Did you ever think of moving? I sure am.
Unfortunately, where I would like to move is pretty much intangible—unless we figure out a digital version of me. And in some ways, I already have.
Spending too much time in an online game is unrealistic, sure. But it still remains more social than my real life. I’ve reached—or maybe finally accepted—the conclusion that gaming and the dogs are pretty much going to be my social life for as long as I continue to exist. And honestly? That’s okay. It seems far more desirable than most alternatives right now.
Everything going on lately makes me feel like we’re not too far off from LARPing Fallout in real life. I guess that’s to be expected. Still… one can hope it doesn’t come to that.
I don’t have any desire to enter a relationship that doesn’t already exist—and since there aren’t any, that answers that question. I think spending as much time as I did trying to maintain something that was already sinking wore me out for the rest of my life.
Don’t worry—I haven’t taken a cruise off the deep end, and I don’t need a grippy sock vacation. What I crave is a level of sanity that doesn’t seem to exist right now.
From a personal standpoint, I’m doing okay. The last few days have been spent working on the greenhouses and getting the front rock garden beds cleaned up and ready for summer. We had a brief return to seasonal weather, but now it’s sunny again—warmer, quieter. Manageable.
Therapy brought up the usual topics—wellness, stability, the ongoing work. It also brought up my history with substance use.
To be fair, I was deeply embarrassed by it. I think most people who struggle with substances feel the same way—we hope we can stay just ahead of being found out. But that’s not how it works. Someone always knows. Eventually, everyone does.
Part of getting sober is stopping the avoidance. It’s being honest about what happened. I understand that now, painfully and completely.
After some hard conversations, my therapist acknowledged that while I carry the same baseline risk as anyone with a history of substance use, I’m not seen as being at particularly high risk right now. That doesn’t mean it can’t happen again—but it means there’s some confidence that it won’t.
I feel the same way. And I’m grateful for that understanding.

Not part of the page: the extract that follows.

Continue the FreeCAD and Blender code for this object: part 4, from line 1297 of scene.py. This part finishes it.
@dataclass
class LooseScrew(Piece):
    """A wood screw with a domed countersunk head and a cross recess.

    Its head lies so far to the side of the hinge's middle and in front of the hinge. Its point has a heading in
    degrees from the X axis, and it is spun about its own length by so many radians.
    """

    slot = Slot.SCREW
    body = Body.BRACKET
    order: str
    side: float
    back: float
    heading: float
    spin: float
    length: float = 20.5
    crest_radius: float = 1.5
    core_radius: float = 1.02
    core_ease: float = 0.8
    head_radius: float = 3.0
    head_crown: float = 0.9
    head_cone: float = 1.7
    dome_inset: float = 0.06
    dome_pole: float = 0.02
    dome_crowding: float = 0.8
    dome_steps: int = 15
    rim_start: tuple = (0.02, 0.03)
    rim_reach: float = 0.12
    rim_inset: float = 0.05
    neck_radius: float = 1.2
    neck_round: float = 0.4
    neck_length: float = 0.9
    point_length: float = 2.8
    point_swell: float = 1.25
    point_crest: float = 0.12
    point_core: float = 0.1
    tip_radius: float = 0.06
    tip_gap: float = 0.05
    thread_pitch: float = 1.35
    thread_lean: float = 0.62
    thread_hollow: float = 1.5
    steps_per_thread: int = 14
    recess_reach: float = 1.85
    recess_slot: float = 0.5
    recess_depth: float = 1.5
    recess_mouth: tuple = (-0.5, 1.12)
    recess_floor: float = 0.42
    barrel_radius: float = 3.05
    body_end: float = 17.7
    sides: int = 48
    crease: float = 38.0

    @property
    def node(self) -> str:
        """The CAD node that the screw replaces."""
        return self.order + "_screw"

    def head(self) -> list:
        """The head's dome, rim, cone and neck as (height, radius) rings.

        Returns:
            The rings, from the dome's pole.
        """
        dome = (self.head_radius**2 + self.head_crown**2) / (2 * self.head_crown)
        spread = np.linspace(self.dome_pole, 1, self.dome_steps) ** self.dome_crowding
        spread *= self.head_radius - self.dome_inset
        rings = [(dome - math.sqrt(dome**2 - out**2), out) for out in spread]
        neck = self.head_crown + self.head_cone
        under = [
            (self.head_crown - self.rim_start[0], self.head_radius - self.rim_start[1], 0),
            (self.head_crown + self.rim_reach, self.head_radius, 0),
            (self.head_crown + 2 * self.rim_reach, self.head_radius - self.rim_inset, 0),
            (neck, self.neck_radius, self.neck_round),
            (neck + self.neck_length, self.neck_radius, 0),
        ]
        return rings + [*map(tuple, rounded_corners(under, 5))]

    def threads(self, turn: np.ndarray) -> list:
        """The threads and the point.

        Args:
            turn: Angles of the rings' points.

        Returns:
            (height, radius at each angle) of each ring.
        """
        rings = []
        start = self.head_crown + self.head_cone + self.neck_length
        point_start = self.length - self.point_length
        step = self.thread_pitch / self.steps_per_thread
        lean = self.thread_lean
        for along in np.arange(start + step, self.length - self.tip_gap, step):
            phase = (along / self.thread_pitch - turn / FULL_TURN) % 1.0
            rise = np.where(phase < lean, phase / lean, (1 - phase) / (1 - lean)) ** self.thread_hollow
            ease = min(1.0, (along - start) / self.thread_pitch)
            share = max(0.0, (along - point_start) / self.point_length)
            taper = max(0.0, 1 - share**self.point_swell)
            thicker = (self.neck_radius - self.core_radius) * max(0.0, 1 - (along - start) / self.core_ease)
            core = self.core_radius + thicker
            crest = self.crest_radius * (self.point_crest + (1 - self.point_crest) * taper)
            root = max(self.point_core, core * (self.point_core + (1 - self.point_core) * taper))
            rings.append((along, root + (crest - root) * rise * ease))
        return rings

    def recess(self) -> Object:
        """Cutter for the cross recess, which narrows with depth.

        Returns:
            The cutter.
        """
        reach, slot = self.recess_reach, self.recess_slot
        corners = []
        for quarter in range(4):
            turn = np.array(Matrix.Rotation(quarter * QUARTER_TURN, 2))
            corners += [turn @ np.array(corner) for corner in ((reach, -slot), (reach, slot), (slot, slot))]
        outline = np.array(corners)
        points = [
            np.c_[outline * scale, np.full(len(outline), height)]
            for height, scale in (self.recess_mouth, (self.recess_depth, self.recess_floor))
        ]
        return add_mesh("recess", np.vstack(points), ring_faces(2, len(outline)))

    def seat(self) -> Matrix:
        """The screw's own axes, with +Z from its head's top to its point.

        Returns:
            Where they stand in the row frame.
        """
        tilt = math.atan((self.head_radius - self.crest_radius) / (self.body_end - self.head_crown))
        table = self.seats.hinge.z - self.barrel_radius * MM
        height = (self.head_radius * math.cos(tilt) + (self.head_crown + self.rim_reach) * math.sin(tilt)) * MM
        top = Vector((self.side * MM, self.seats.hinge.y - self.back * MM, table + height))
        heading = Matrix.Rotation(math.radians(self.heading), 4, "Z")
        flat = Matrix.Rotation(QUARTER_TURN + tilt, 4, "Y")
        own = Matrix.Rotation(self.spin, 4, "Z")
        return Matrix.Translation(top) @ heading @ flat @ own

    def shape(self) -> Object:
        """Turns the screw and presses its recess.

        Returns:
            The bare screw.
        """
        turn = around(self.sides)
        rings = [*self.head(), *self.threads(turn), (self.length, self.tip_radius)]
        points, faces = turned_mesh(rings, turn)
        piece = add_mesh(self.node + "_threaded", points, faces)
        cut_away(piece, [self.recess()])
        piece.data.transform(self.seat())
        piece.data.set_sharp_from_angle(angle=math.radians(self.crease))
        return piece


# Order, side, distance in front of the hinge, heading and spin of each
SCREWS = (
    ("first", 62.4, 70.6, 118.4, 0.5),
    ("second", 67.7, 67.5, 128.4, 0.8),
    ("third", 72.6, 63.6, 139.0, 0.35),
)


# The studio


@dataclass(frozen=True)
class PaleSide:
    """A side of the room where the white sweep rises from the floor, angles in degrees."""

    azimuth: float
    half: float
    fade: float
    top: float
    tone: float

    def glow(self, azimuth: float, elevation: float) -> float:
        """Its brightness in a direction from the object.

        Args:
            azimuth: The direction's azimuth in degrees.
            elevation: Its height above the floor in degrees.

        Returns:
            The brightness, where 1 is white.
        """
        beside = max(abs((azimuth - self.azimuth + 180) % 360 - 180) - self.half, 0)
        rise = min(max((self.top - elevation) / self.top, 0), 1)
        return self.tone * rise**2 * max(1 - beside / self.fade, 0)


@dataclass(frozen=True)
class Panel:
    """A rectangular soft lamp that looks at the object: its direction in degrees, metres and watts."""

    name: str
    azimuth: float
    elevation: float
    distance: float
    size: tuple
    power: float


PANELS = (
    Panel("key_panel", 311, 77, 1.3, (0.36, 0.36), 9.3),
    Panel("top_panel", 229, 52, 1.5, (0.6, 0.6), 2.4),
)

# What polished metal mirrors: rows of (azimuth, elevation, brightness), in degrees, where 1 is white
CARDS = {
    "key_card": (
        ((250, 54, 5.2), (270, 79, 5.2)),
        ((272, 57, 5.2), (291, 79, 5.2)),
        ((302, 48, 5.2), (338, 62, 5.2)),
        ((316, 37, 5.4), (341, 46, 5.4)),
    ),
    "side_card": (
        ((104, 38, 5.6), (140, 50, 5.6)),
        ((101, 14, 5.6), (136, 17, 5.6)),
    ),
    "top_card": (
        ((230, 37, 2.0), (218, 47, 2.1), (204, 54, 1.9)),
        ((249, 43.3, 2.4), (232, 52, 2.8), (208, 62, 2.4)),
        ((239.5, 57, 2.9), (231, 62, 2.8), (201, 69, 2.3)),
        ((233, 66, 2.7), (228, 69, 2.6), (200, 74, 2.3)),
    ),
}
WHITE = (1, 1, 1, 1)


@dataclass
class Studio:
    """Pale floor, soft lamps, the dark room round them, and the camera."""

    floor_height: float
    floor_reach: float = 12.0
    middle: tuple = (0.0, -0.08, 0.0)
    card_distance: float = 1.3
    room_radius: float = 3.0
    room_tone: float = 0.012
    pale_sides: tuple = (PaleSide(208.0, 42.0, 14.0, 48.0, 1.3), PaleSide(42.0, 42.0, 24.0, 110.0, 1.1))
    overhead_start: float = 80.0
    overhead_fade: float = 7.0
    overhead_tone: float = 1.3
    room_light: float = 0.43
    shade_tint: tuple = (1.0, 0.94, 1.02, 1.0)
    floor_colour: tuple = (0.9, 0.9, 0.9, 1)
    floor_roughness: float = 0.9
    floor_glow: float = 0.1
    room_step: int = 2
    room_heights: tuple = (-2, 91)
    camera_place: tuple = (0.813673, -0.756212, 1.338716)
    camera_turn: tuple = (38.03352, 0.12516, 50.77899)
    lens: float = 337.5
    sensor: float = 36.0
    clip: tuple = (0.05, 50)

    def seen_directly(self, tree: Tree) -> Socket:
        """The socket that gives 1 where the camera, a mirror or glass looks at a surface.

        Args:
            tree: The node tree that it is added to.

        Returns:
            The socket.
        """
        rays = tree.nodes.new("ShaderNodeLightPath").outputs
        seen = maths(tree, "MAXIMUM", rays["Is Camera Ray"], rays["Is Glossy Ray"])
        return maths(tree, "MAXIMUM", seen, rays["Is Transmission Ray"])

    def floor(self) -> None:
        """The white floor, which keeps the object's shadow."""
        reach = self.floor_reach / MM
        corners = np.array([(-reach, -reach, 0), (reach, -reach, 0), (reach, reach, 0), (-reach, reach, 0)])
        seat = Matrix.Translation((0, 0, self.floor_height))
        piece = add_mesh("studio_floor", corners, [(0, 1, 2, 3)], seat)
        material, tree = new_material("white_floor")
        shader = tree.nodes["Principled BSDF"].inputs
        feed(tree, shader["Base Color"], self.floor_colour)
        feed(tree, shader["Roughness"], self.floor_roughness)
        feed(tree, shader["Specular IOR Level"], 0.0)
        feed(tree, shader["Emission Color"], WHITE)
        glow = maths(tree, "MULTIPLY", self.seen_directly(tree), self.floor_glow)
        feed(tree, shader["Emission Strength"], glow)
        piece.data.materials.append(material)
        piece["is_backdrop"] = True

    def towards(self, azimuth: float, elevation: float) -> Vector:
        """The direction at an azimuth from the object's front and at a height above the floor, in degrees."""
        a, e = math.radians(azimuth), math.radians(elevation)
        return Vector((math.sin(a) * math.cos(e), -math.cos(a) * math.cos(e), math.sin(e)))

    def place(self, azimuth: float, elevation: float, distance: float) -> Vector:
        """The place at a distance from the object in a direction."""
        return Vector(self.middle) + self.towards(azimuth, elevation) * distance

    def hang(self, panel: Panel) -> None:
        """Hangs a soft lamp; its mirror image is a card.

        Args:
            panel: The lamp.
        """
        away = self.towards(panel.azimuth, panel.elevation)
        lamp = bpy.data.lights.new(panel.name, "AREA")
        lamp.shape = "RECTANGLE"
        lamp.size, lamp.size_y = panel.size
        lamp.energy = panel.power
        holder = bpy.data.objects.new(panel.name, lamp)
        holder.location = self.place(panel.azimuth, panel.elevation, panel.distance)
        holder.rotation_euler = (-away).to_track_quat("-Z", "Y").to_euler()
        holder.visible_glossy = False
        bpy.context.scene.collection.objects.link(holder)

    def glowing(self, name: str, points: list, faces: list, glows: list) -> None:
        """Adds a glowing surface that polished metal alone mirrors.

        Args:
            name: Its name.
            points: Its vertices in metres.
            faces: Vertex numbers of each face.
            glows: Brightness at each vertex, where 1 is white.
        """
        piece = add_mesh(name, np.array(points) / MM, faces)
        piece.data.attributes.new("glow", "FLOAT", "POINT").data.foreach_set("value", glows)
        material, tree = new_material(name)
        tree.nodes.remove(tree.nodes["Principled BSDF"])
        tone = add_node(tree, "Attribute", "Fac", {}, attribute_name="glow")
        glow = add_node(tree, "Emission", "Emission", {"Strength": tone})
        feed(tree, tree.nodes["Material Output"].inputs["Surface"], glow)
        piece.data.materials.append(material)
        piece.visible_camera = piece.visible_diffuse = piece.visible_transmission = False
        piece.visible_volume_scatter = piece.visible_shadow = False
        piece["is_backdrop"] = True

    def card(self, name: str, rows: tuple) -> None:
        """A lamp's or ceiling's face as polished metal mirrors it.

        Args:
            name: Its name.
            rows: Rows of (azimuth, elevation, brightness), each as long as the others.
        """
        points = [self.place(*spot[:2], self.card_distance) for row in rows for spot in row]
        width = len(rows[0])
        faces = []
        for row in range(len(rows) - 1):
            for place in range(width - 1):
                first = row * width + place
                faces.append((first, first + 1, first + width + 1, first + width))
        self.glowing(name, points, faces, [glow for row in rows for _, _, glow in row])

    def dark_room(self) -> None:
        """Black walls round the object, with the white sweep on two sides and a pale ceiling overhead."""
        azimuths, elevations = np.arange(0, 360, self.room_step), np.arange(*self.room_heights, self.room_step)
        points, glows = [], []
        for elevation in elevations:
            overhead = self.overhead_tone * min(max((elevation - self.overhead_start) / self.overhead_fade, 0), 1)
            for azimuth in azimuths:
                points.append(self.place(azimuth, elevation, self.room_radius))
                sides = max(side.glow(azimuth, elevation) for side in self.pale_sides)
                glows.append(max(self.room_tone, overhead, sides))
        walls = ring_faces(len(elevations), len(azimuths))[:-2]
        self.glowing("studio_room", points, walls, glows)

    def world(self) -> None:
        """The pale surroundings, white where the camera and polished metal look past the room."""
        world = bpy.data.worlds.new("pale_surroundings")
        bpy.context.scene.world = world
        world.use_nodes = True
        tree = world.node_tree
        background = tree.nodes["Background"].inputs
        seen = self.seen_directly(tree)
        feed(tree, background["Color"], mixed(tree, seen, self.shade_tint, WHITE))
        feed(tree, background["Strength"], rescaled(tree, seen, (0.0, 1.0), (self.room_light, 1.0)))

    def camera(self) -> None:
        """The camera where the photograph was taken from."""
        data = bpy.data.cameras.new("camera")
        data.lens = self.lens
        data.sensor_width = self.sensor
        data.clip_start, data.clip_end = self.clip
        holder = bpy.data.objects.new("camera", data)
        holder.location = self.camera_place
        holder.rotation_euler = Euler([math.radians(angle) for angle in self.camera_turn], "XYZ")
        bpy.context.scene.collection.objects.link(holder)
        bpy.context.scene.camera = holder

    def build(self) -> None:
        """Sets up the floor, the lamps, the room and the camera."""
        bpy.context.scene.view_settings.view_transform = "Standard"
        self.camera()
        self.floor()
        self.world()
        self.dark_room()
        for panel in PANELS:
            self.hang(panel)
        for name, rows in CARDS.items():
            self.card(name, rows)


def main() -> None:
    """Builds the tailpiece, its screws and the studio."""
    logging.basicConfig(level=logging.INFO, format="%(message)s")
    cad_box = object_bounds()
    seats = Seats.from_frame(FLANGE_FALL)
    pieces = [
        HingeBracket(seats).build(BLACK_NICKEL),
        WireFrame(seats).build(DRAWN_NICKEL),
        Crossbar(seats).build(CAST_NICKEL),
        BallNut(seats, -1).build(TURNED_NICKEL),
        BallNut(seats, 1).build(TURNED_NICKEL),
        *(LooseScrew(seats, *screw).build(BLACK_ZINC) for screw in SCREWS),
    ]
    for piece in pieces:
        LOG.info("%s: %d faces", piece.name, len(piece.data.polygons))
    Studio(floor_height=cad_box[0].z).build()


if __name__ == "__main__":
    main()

I’ve had people ask why I continue to talk about it—why I don’t minimize it or move on. The truth is, while it wasn’t the only thing that happened over the last few years, it had a massive impact on how everything unfolded. And more importantly, it’s something I believe needs honesty.
I wasn’t honest at first.
There was too much shame. Too much fear of losing everything. So I hid it.
And in a cruel twist, everything that happened afterward sometimes feels like proof of why I was afraid to tell the truth in the first place. If you’ve read my recent posts, you already know how I feel about forgiveness for mistakes.

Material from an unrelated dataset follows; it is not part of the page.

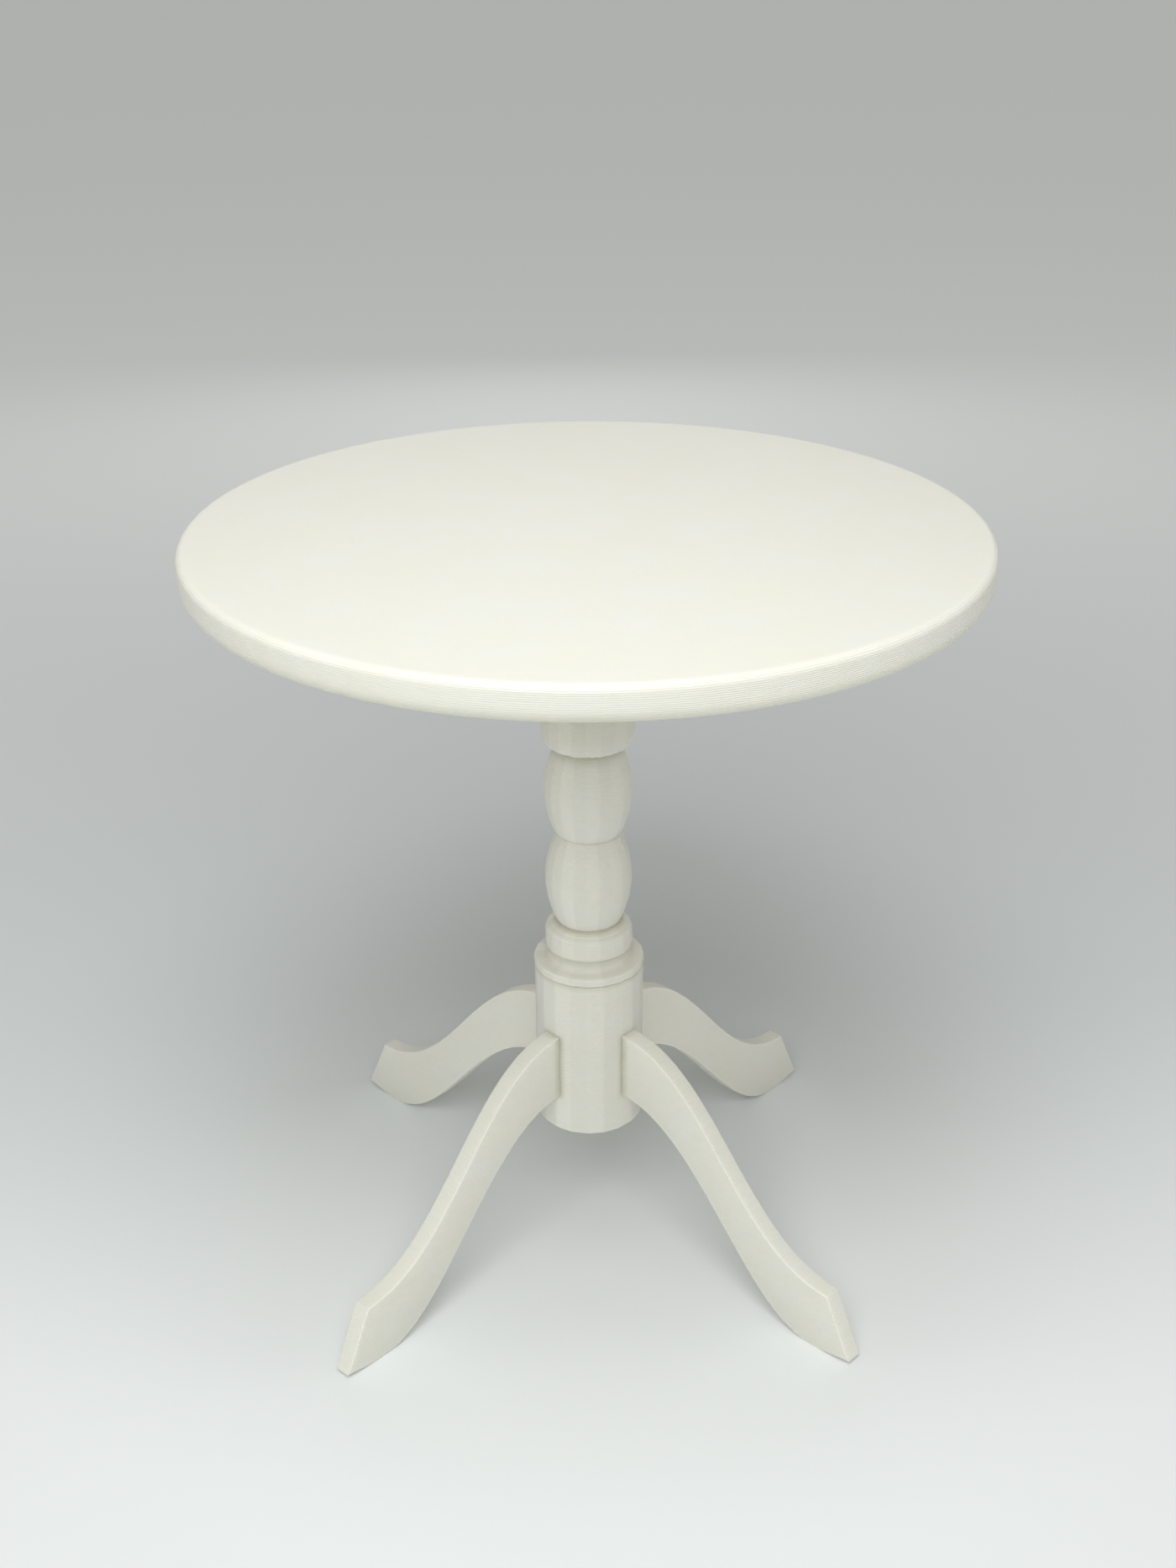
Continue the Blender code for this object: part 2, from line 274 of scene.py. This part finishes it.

I am sorry it went the way it did. But at the time, it felt like a solution. Not the right one—but a solution to a problem I didn’t know how to survive.
I was told I let a lot of people down. I know I let my patients down—and that one sits heavy. I worked with at-risk populations my entire career, and I genuinely believed I connected with them in a way that mattered.
But the person I let down the most… was myself.
I spent a long time beating myself up over that. Eventually, I realized the only thing left to do was take the lesson and try to build something positive out of it. It sounds a little lofty, maybe even cliché—but when everything is stripped down, you either do that… or you don’t move forward at all.
I do wonder sometimes if others who struggle with substance use go through the same kind of internal wreckage. Not just the addiction itself—but how you end up there in the first place.
I can say honestly that in nearly two and a half years of sobriety, I’ve had very little desire to relapse. I believe in the idea of one day at a time—you can’t live in the future, only in the day you’re standing in.
That said… there are still moments where I wonder what it would be like. Just once more.
I don’t go looking for it. I don’t even know anyone anymore who has access to it, and I’m perfectly fine keeping it that way. Ninety-nine point nine percent of the time, the desire isn’t there at all.
But I’d be lying if I said the thought never crossed my mind.
Sometimes I wonder if this blog has any value beyond being a window into my own head. I hope something here matters to someone. I know many of my opinions aren’t unique—you can find them in a hundred other places. But when I write, I’m writing from nearly 30 years in medicine and 61 years of life.
That has to count for something.
I wish 10-year-old me could have stood there while I was thinking of doing it the first time, saying, “I can never see myself doing drugs.” Maybe I would have listened.
The two people I hurt the most my dog who never understood why I was out of it a lot and fell a lot. And my mom who always wanted the best for me but may have had to look at my worst.